🤖 AI Summary
This work addresses the challenge of “last-millimeter” feedback failure in precision assembly caused by visual occlusion by proposing a vision–tactile imitation learning approach. The method integrates a Transformer-based bidirectional visual–tactile cross-attention mechanism, a proprioceptive gating network, and a tactile reconstruction loss to dynamically enhance the dominance of tactile feedback when vision is compromised, while guiding the model to learn task-relevant contact features. Evaluated on the NIST M1 benchmark, the approach achieves a 90% success rate in peg-in-hole insertion tasks and maintains an 80% success rate even under industrial-grade tolerances with a 0.1 mm clearance, significantly outperforming purely visual and general multimodal baselines.
📝 Abstract
Precision assembly requires sub-millimeter corrections in contact-rich "last-millimeter" regions where visual feedback fails due to occlusion from the end-effector and workpiece.
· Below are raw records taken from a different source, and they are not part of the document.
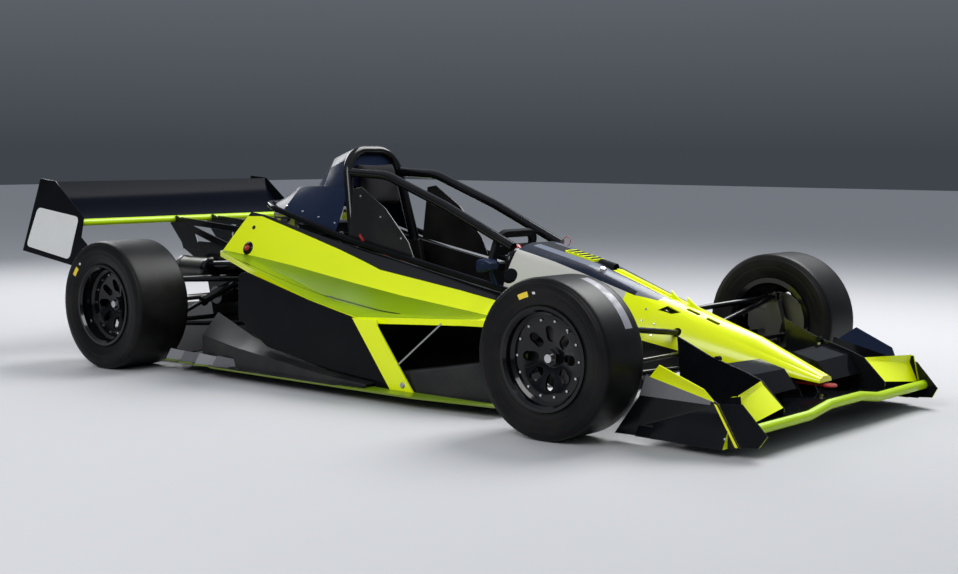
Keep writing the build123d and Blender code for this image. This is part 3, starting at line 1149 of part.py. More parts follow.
# Mirrors: rounded pods on short stalks beside the cowl, with a shallow recess for the glass behind
MIRROR_X = front(-735)
MIRROR_Y = 283.0
MIRROR_Z = 517.0
MIRROR_WIDE = 92.0
MIRROR_HIGH = 52.0
MIRROR_DEPTH = 52.0
GLASS_RECESS = 4.0
with BuildPart() as mirrors:
    for side, _ in SIDES:
        with BuildSketch(Plane.YZ.offset(MIRROR_X)) as back:
            with Locations((side * MIRROR_Y, MIRROR_Z)):
                RectangleRounded(MIRROR_WIDE, MIRROR_HIGH, 18)
        with BuildSketch(Plane.YZ.offset(MIRROR_X + MIRROR_DEPTH * 0.6)) as middle:
            with Locations((side * MIRROR_Y, MIRROR_Z)):
                RectangleRounded(MIRROR_WIDE - 6, MIRROR_HIGH - 6, 18)
        with BuildSketch(Plane.YZ.offset(MIRROR_X + MIRROR_DEPTH)) as tip:
            with Locations((side * MIRROR_Y, MIRROR_Z)):
                RectangleRounded(MIRROR_WIDE - 36, MIRROR_HIGH - 28, 10)
        loft([back.sketch, middle.sketch, tip.sketch], ruled=True)
        with BuildSketch(Plane.YZ.offset(MIRROR_X)) as glass:
            with Locations((side * MIRROR_Y, MIRROR_Z)):
                RectangleRounded(MIRROR_WIDE - 8, MIRROR_HIGH - 8, 14)
        extrude(glass.sketch, amount=GLASS_RECESS, mode=Mode.SUBTRACT)
        rod((MIRROR_X + 25, side * (RIM_HALF + 2), 438), (MIRROR_X + 25, side * (MIRROR_Y - 8), MIRROR_Z - 20), 6)
        rod((MIRROR_X + 45, side * (RIM_HALF + 2), 436), (MIRROR_X + 32, side * (MIRROR_Y - 8), MIRROR_Z - 20), 5)
    add(cockpit_rim.part, mode=Mode.SUBTRACT)
    add(body_sides.part, mode=Mode.SUBTRACT)
mirrors.part.label = "mirrors"

for piece in (
        chassis_tub, nose_cone, front_cowl, tow_eye, body_sides, pod_panels, pod_legs, radiators, floor,
        tunnels, diffuser, roll_hoop, side_bars, cockpit_rim, engine_cover, headrest_fairing, head_panels,
        seat, headrest_pad, engine, final_drive, rear_plates, exhaust, rear_wing, rear_wing_nose, rear_wing_plates,
        front_wing, front_wing_nose, front_flaps, front_wing_plates, front_wing_hangers,
        front_suspension, rear_uprights, rear_suspension, steering_rack, rack_housing, steering_wheel, mirrors):
    export_step(piece.part, f"parts/{piece.part.label}.step")
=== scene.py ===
import bpy
import bmesh
import json
import math
from itertools import accumulate
from mathutils import Matrix, Vector
from mathutils.bvhtree import BVHTree


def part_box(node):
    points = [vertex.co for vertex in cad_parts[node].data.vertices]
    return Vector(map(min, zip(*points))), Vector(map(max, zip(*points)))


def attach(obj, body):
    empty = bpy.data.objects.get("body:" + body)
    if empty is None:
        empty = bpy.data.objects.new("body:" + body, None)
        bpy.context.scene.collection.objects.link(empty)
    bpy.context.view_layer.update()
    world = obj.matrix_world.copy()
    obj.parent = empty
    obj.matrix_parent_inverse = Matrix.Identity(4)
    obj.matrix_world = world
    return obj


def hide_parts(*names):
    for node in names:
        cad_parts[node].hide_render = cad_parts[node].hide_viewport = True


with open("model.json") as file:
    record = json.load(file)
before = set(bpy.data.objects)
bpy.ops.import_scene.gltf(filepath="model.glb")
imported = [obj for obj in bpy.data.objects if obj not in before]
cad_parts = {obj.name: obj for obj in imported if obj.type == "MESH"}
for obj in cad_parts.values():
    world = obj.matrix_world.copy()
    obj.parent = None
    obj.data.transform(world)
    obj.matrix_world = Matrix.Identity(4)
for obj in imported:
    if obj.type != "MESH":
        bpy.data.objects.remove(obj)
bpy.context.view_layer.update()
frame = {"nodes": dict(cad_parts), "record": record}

# Viewpoint, floor and soft light.
# A low three-quarter view of the car's right-hand side and front, over a plain pale floor.
# It is lit by three large soft lamps and by a sky that is dim at the horizon.
FOCAL_PIXELS = 1497.45
IMAGE_WIDTH = 958.0
SENSOR_WIDTH = 36.0
CAMERA_AT = Vector((4.3554, -4.7251, 0.9714))
YAW, PITCH, ROLL = 0.70794, 0.09214, 0.00358
VIEW_REACH = 100.0
FLOOR_REACH = 30
FLOOR_COLOUR, FLOOR_ROUGHNESS = (0.46, 0.46, 0.47, 1), 0.8
HORIZON, ZENITH = (0.10, 0.115, 0.14, 1), (0.75, 0.82, 0.92, 1)
ZENITH_FROM = 0.55
SKY_STRENGTH = 0.5
# columns: name, place, aim, size and power
LAMPS = (
    ("soft_key", (1.0, 3.4, 4.8), (0.0, 0.0, 0.3), 3.6, 400),
    ("soft_side", (1.6, -5.6, 4.0), (0.2, 0.0, 0.4), 3.0, 200),
    ("soft_back", (-5.5, 1.0, 3.6), (0.0, 0.0, 0.4), 3.0, 180),
)


def placed(name, data):
    # a new object in the scene
    thing = bpy.data.objects.new(name, data)
    bpy.context.scene.collection.objects.link(thing)
    return thing


def connected(tree, node, inputs):
    # each input of a node takes a value or another node's output
    for socket, value in inputs.items():
        if isinstance(value, bpy.types.NodeSocket):
            tree.links.new(value, node.inputs[socket])
        else:
            node.inputs[socket].default_value = value
    return node


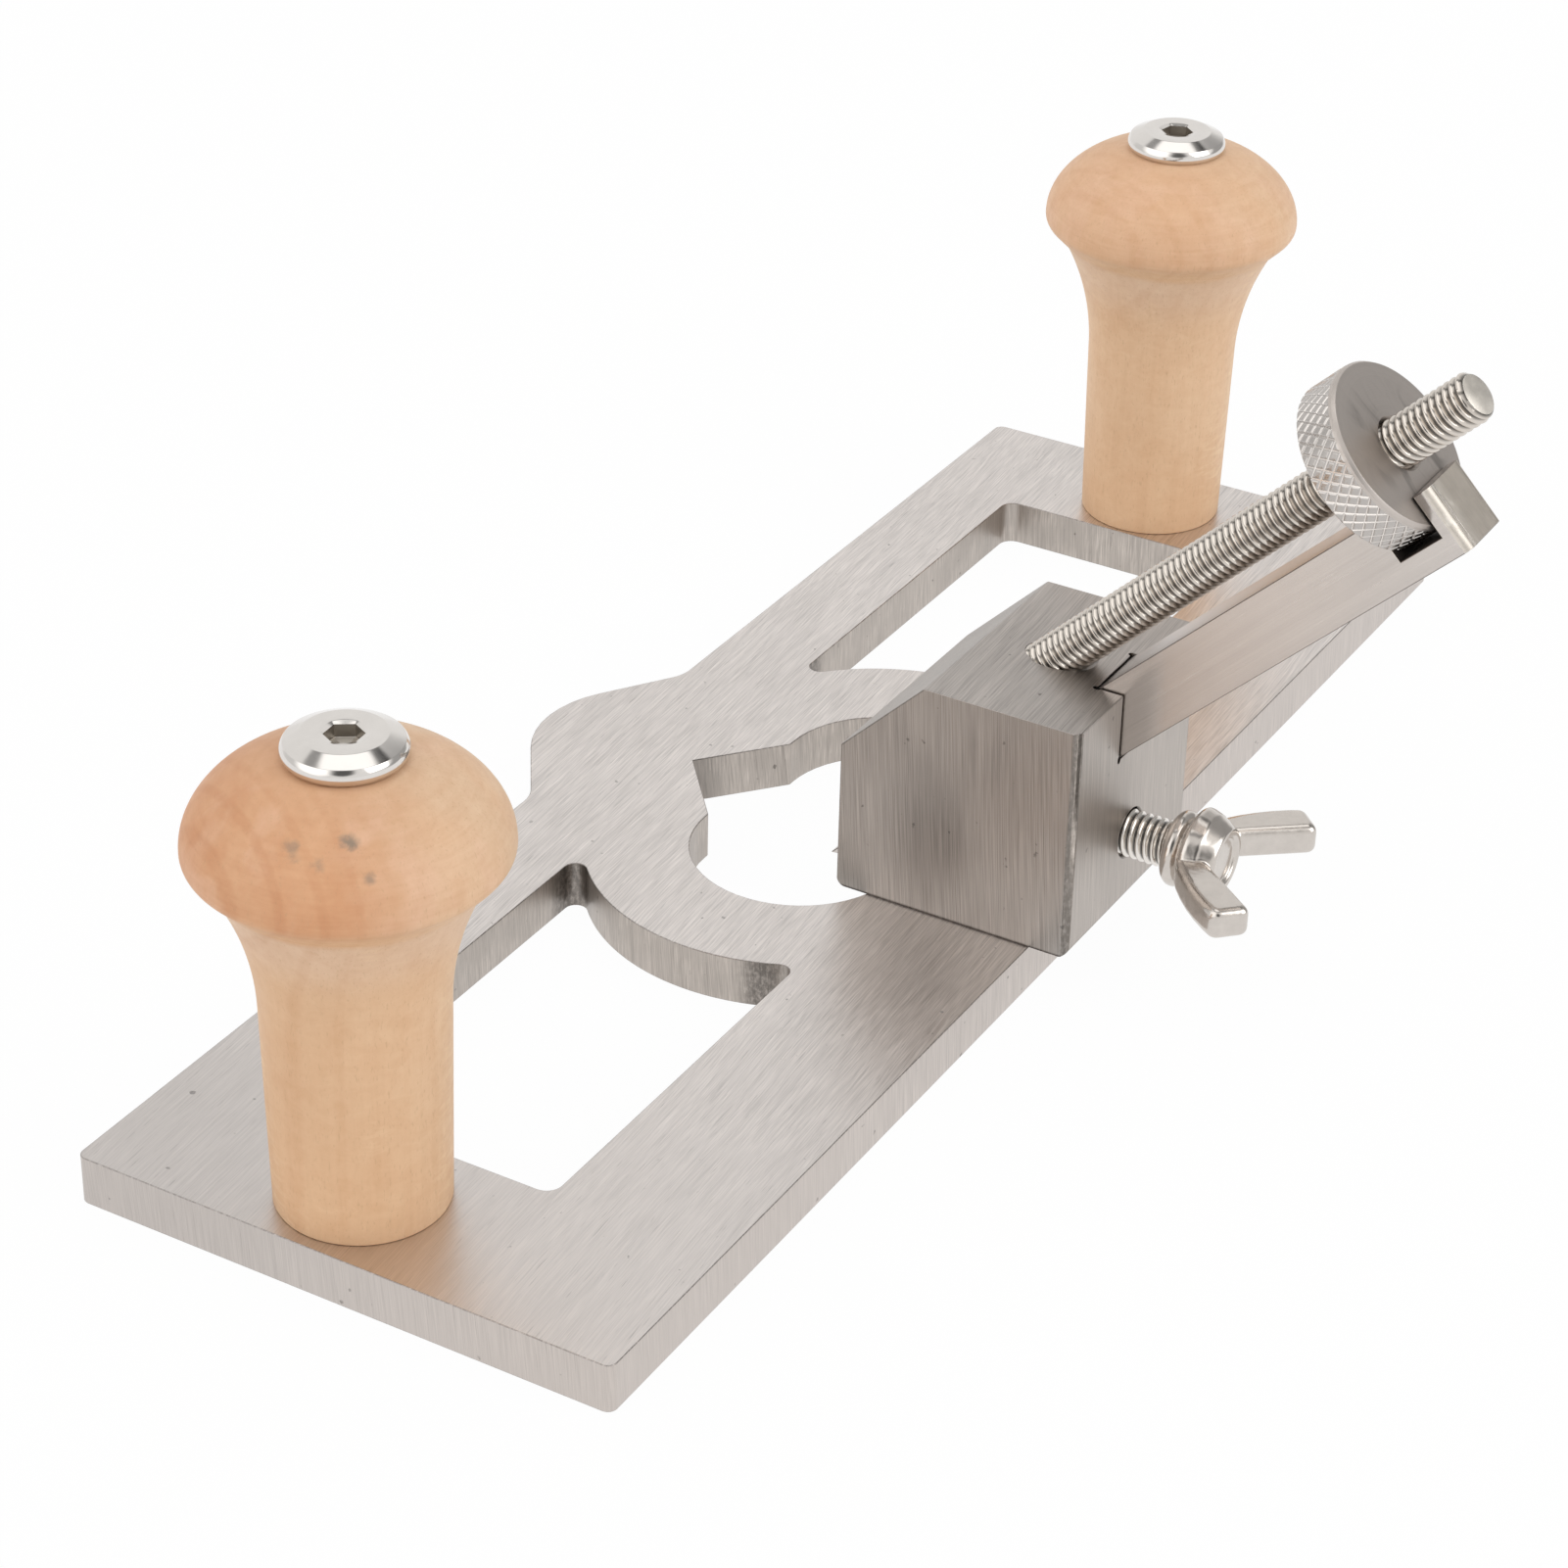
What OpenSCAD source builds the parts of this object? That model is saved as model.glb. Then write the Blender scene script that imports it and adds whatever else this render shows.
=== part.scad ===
// Hand router plane: a steel sole plate with two turned wooden handles and an
// inclined cutter bar that a knurled nut drives along a fixed screw.
// The frame is millimetres, X along the plate, +Y to the front, +Z up, sole at Z = 0.

/* [View] */
// which piece to show

/* [Sole plate] */
// length of the plate along X
plate_l = 275; // [265:1:300]
// width of the plate from rear edge to front edge
plate_w = 88; // [86:0.5:100]
// thickness of the plate
plate_t = 7.8; // [6:0.1:10]
// radius of the plate's four corners in plan
plate_corner_r = 1.5; // [0.5:0.5:5]
// half the width of the toe bump where it leaves the front edge
bump_half = 23.3; // [20:0.1:30]
// slant of the bump's sides to the front edge, in degrees
bump_angle = 33.5; // [28:0.5:36]
// radius of the bump's nose
nose_r = 19; // [12:0.5:24]
// radius of the hollow where the bump's sides meet the front edge
bump_fillet = 7; // [2:0.5:10]

/* [Mouth and windows] */
// radius of the mouth's two round ends
mouth_r = 17; // [14:0.5:17.5]
// distance of each round end's centre from the middle
mouth_offset = 14; // [12:0.5:18]
// distance of the sight notch's tip in front of the mouth's centre
notch_tip = 27.8; // [22:0.1:30]
// half the width of the sight notch where it opens into the mouth
notch_half = 13; // [10:0.5:14]
// width of the land between the mouth and each window
ring_w = 16.6; // [12:0.2:20]
// distance of each window's outer side from the plate's end
window_in = 27.3; // [27:0.1:40]
// distance of the windows' front side from the mouth's centre
window_front = 27.7; // [22:0.1:30]
// distance of the windows' rear side from the mouth's centre
window_rear = 17; // [12:0.5:22]
// radius of the windows' square corners
window_corner_r = 2.5; // [1:0.5:5]
// radius of the windows' narrow corners, beside the ring
window_narrow_r = 1.8; // [1:0.2:3]

/* [Blade block] */
// width of the block along X
block_w = 40.5; // [36:0.5:46]
// depth of the block along Y
block_d = 39.7; // [38:0.1:42]
// height of the block above the plate
block_h = 38.8; // [36:0.1:42]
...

We present ReTac-ACT (Reconstruction-enhanced Tactile ACT), a vision-tactile imitation learning policy that addresses this challenge through three synergistic mechanisms: (i) bidirectional cross-attention enabling reciprocal visuo-tactile feature enhancement before fusion, (ii) a proprioception-conditioned gating network that dynamically elevates tactile reliance when visual occlusion occurs, and (iii) a tactile reconstruction objective enforcing learning of manipulation-relevant contact information rather than generic visual textures. Evaluated on the standardized NIST Assembly Task Board M1 benchmark, ReTac-ACT achieves 90% peg-in-hole success, substantially outperforming vision-only and generalist baseline methods, and maintains 80% success at industrial-grade 0.1mm clearance. Ablation studies validate that each architectural component is indispensable. The ReTac-ACT codebase and a vision-tactile demonstration dataset covering various clearance levels with both visual and tactile features will be released to support reproducible research.